Cellular Automata : not quite random

Cellular Automata ( CA ) are simple machines that work on a tape, they see a limited view of their tape and follow a few set rules.

They vary in breadth of vision and complexity but simple CA can create complex patterns.

An interesting subset of CA can see only three objects at a time, each object can have two states 1 or 0 and each state has an associated rule.

The task of the CA at each step along its tape is to assess its environment and make a decision, whether to assign its value 1 or 0.

The CA’s decision is determined by the state of the objects in its view and its rule set, the objects in view each have two possible states so there are 2^3 unique combinations of state that these three object's can be in, giving 8 in total.

The rule set provides a 1 or 0 value for each of these 8 possible states, giving 2^8 possible sets of rules, 256 unique rules in total.

Each ruleset number's binary representation lays out the value to be assigned

Rule 1 matches a 1 value only when all three cells in view have a value of 0, any cell with a 1 value will result in a 0 value being assigned, iterating this over rows viewed three cells at a time produces a pattern.
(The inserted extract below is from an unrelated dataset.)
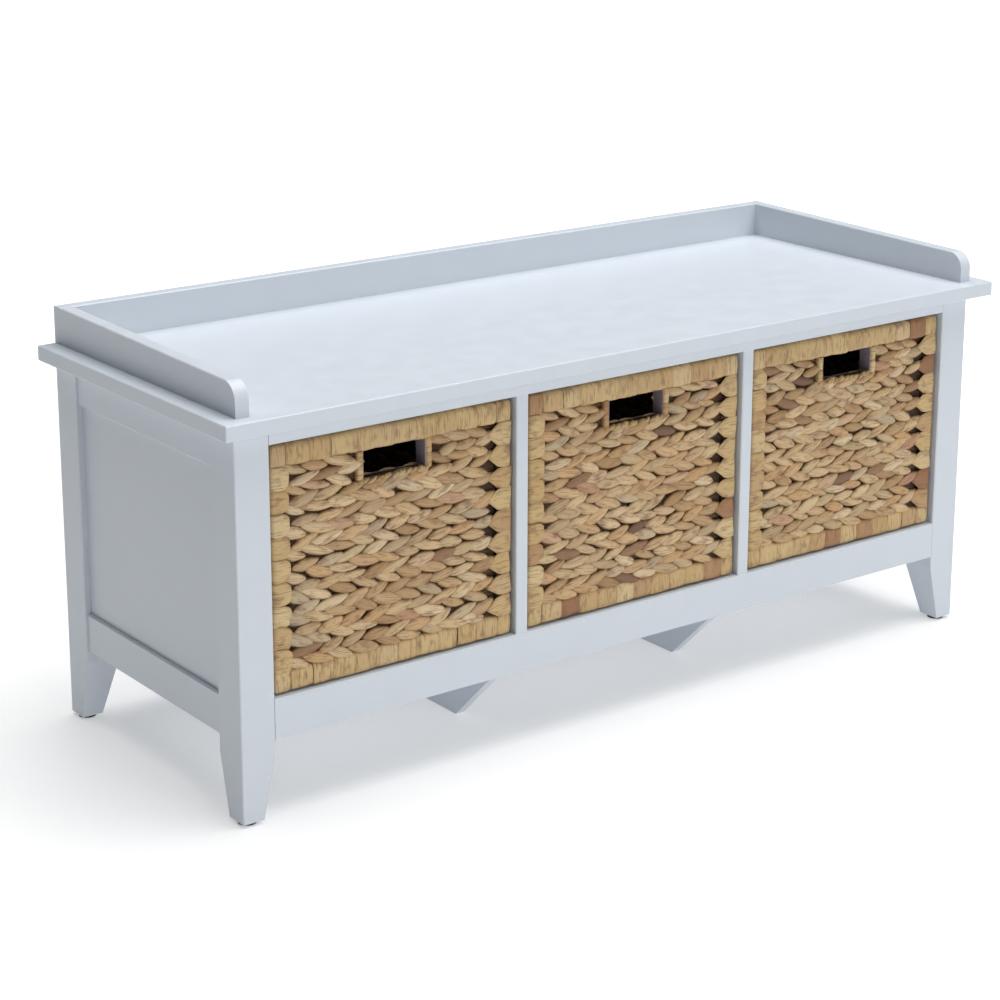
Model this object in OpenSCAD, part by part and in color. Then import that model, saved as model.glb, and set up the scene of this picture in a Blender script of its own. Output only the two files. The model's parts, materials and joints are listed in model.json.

Each row represents one iteration of the tape, the top most row is the initial condition of the tape and each row below is the result the CA has created by assigning a value according to its rule set.

Some rulesets are more interesting than others, some produce regular patterns, some just look like white noise but others create patterns seemingly on the border between predictable structure and noise.

For example rule 126 produces a mixture of repeating motifs, not predictable but not entirely random either.

Further patterns can be extracted from this ruleset by adjusting the initial conditions on the tape, the top row of the image.

These CA were taken from Stephen Wolfram’s A New Kind of Science and I’ve made a program available on GitHub if you’d like to play around with them.

More recently researchers have applied machine learning techniques to discover more complex CA, the patterns that emerge from simple rules are fascinating and there’s a lot more to explore.